*The exercise:* Would you quote the material below in full and unchanged?

================

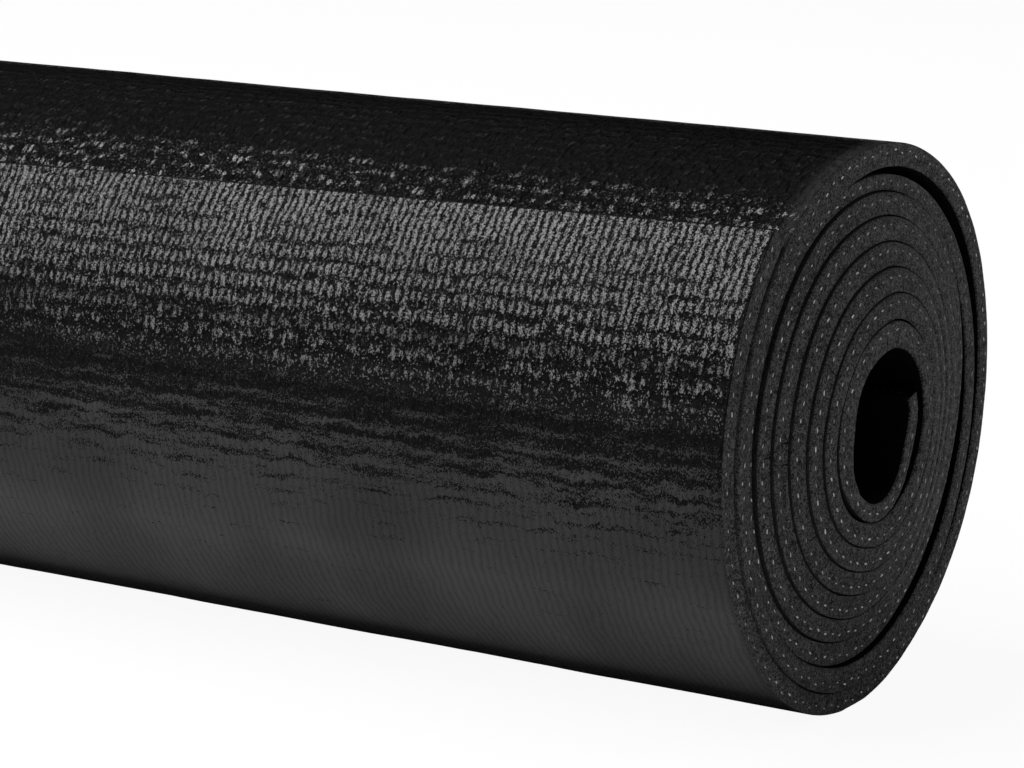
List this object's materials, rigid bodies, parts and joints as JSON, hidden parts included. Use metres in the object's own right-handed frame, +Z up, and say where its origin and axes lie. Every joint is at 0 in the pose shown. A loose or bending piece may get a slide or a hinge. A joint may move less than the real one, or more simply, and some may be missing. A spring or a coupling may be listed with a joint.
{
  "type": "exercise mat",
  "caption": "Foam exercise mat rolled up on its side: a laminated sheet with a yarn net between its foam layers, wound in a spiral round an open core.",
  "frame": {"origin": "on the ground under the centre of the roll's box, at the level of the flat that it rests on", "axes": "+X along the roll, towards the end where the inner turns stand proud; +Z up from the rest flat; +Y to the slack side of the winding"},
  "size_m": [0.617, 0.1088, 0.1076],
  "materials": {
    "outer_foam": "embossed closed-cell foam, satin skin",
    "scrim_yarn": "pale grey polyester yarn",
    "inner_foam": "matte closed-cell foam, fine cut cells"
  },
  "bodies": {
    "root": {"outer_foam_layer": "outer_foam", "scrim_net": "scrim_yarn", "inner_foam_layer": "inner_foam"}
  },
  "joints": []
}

================

*Answer in full:*
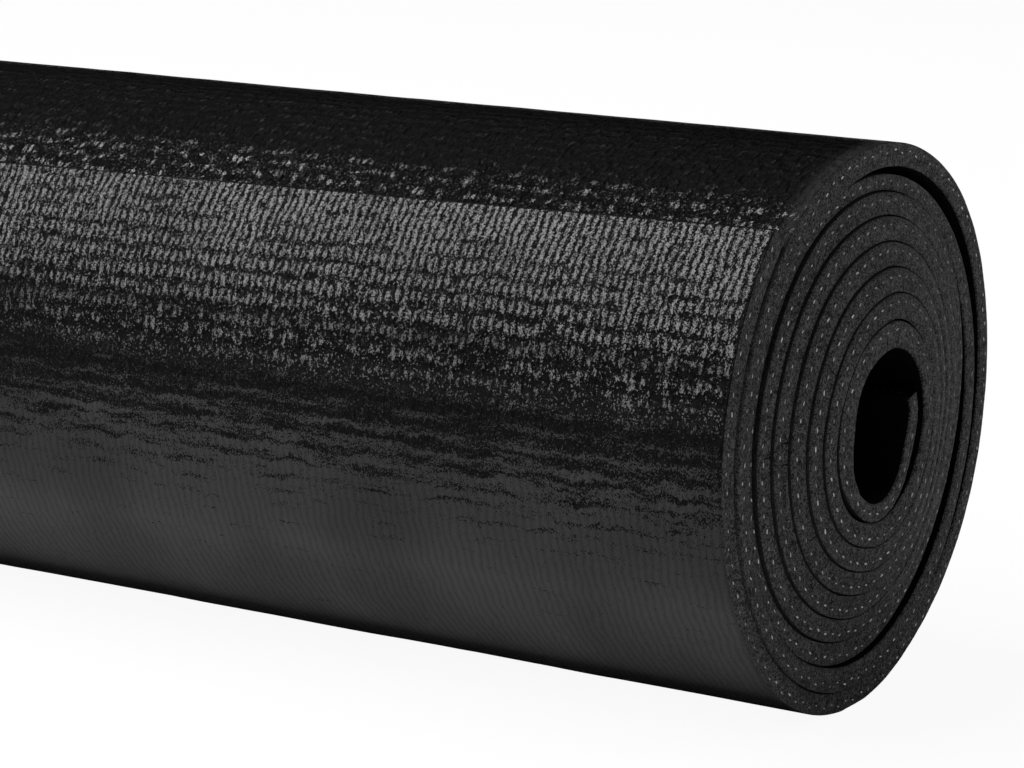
List this object's materials, rigid bodies, parts and joints as JSON, hidden parts included. Use metres in the object's own right-handed frame, +Z up, and say where its origin and axes lie. Every joint is at 0 in the pose shown. A loose or bending piece may get a slide or a hinge. A joint may move less than the real one, or more simply, and some may be missing. A spring or a coupling may be listed with a joint.
{
  "type": "exercise mat",
  "caption": "Foam exercise mat rolled up on its side: a laminated sheet with a yarn net between its foam layers, wound in a spiral round an open core.",
  "frame": {"origin": "on the ground under the centre of the roll's box, at the level of the flat that it rests on", "axes": "+X along the roll, towards the end where the inner turns stand proud; +Z up from the rest flat; +Y to the slack side of the winding"},
  "size_m": [0.617, 0.1088, 0.1076],
  "materials": {
    "outer_foam": "embossed closed-cell foam, satin skin",
    "scrim_yarn": "pale grey polyester yarn",
    "inner_foam": "matte closed-cell foam, fine cut cells"
  },
  "bodies": {
    "root": {"outer_foam_layer": "outer_foam", "scrim_net": "scrim_yarn", "inner_foam_layer": "inner_foam"}
  },
  "joints": []
}